Smith, a 55-year-old former teacher, lawyer, executive, and McKinsey consultant, has written a book called On Value and Values: Thinking Differently About We ... in an Age of Me (Financial Times Prentice Hall, March 2004). It's both a philosophical treatise on the nature of ethics in organizations and a call to action. His argument: We must learn to exercise our values through the organizations -- notably, business organizations -- to which we belong. It is a subtle book that, though elegantly written, is not easy to read nor to distill -- which is why it may be overlooked. And that would be a shame.

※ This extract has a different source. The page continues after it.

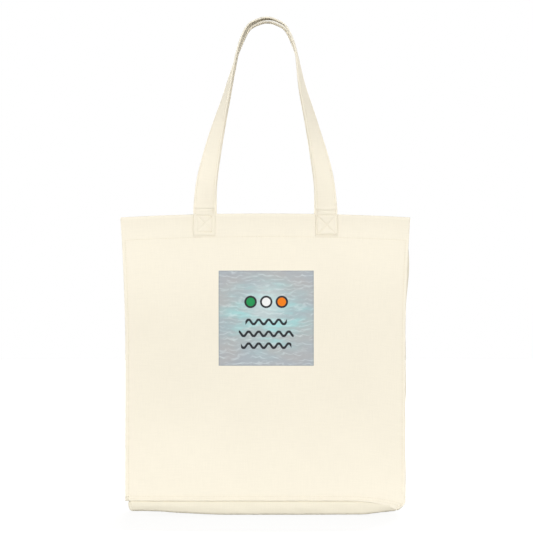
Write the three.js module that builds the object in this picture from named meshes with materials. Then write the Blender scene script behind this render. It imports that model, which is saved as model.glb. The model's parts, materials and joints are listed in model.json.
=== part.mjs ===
// A gusseted canvas tote bag with two shoulder handles, standing on its base.
// Millimetres, +Z up. The origin is under the middle of the base, the front faces -Y and +X is the
// bag's right as seen from the front. Every cloth piece is a thin closed sheet of its own.

import * as THREE from 'three';
import { mergeVertices } from 'three/addons/utils/BufferGeometryUtils.js';

// Body
const MOUTH_HALF_WIDTH = 197;
const BODY_HALF_WIDTH = 189;
const TOP_AT_MIDDLE = 407;
const TOP_AT_CORNER = 402;
const BASE_SEAM_HEIGHT = 20;
const GUSSET_HALF_WIDTH = 47;
const PLEAT_DEPTH = 37; // how far the side gussets fold in at the mouth
const GUSSET_SWELL = 3; // how far they stand out lower down
const PLEAT_START = 230; // the height where the pleat and the flare of the mouth begin
const FLARE_EASE = 1.8; // the walls spread mostly near the mouth
const PLEAT_SHARPNESS = 1.3; // 1 folds the pleat to an edge, 2 rounds it
const SEAM_FLANGE = 3.5; // the pinched edge of a panel, outside the gusset
const BELLY_AT_BASE = 3;
const BELLY_AT_TOP = 14;
const BELLY_SQUARENESS = 4; // a high number keeps the front flat and rounds it near its edges
const CANVAS = 1.2;
const GAP = 0.3; // between pieces that touch
const BEHIND_PANEL = 1.6;
const HEM_DEPTH = CANVAS + 0.8; // the turned-in hem lies a little loose behind the wall

// Base
const BASE_END_RADIUS = 9;
const BASE_SIDE_RADIUS = 16;
const BASE_CORNER_LIFT = 4; // the ends of the base curl up this far
const BASE_FLAT_HALF_LENGTH = 104;
const BASE_LIFT_LENGTH = 70;
const BASE_GAP = 0.8; // between the base's sides and the panels

// Hem
const HEM_HEIGHT = 31;
const HEM_REACH = 0.94; // the share of a panel's width that its turned-in hem covers
const SIDE_HEM_REACH = 0.82;
const HEM_TUCK = 0.4; // the turned-in cloth stops this far below the mouth's edge

// Handles
const STRAP_WIDTH = 30;
const STRAP = 2; // thickness
const FOOT_X = 82.5;
const SEWN_LENGTH = 29;
const FOLD_HEIGHT = 406.3; // where a handle folds over, just above the hem
const FOLD_CLEARANCE = 0.6;
const APEX_Y = -16;
const TURN_HEIGHT = 230; // above the fold, the strap has turned edge-on to the front by here
const TURN_EASE = 1.3; // it turns fastest near the fold
// Half of the handle's arch, from the foot to the top: distance from the middle, height above the fold.
const ARCH = [
  [82.5, 0.8], [82.6, 9], [79.5, 44], [71.5, 88], [61.5, 131], [50.3, 174], [40.7, 218], [34.2, 240],
  [25.4, 257], [12.4, 265],
];
const ARCH_TOP = 267.8;

// Thread
const THREAD = 0.9;
const THREAD_LIFT = 0.4;
const THREAD_THICKNESS = 0.5;
const BOX_STITCH_WIDTH = 24;
const BOX_STITCH_HEIGHT = 22;
const BOX_STITCH_DROP = 0.5; // below the middle of the sewn end
const CROSS_WIDENING = 1.4; // a slanted thread takes up more width
const PANEL_THREAD_REACH = 0.985; // the share of a wall's width that its threads cross
const GUSSET_THREAD_REACH = 0.93;
const HEM_THREAD_DROP = 0.6;
const BASE_THREAD_RISE = 3;
const EDGE_THREAD_INSET = 4.6;
const EDGE_THREAD_FOOT = 6; // above the base seam
const EDGE_THREAD_STOP = 4; // below the hem
const STRAP_THREAD_INSET = 3;

// Facets
const ACROSS_PANEL = 20;
const ACROSS_GUSSET = 8;
const UP_WALL = 16;
const ALONG_HANDLE = 44;
const ACROSS_STRAP = 5;
const ALONG_BASE = 20;
const ACROSS_BASE = 10;
const BASE_END_SHARE = 0.3; // of its facets, for each rounded edge
const BASE_SIDE_SHARE = 0.6;
const UPWARD_BUNCHING = 1.5; // rows of facets are closer together towards the mouth

const { smoothstep, clamp, lerp } = THREE.MathUtils;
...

Here's why: A few decades ago, our lives were centered in places. We had the most in common with our village or city neighbors, with the people geographically closest to us. Place formed our connections to the social groups that mattered most: our tribes, churches, jobs, and schools. The defining politics -- and so, defining values -- were those rooted in physical communities.

Today, place has lost relevance for most of us in a connected, global world. We reside in places, of course, but that's basically a lifestyle choice. Rather, Smith writes, "it is in markets, organizations, and networks, and among family and friends that you spend your time, pursue your most pressing purposes, and find meaning in your life." So "Where do you live?" is an interesting question, but "What do you do?" is more telling.

Think of your kids. How much time do they spend playing near home with other neighborhood children, as you probably did at their age? More likely, they divide their afternoons among a raft of organized activities, from baseball to dance to religious studies. They have friends from any number of these groups, plus school, and their experience is a function of the amalgam. Like them, we now form myriad communities around "shared paths" -- our common interests, experiences, and desires.

Smith sees the shift in community from place to "purpose," as he says, as profound. For while place-based communities historically understood how to make the values-based decisions that shaped society, organizations -- especially corporations -- are flailing. They have the power to change the future for better or worse, but not the ethical will or know-how.

If you care about the future, that's a problem.

Smith compares his writing On Value and Values to the journey of Buddha: A privileged prince, disenchanted by the excess around him, sets off on a lonely, difficult journey into the unknown. It is an egregiously heroic metaphor for him to choose, of course, but not a bad one. For Smith, writing this book has been about finding his way back.

"Doug has always been interested in 'What can I do to make the world better?' " observes Dwight Raiford, a friend from college at Yale. So progressed a mission of sorts: a year off from Yale to teach school in Gambia; law school, to pursue the Perry Mason ideal of public service; and then a hasty abandonment of the profession. "I learned that, as a lawyer, you're guiding clients with regard to legal matters, but not with regard to purpose in the world. That's what I try to do now, to connect what goes on in organizations to larger spheres."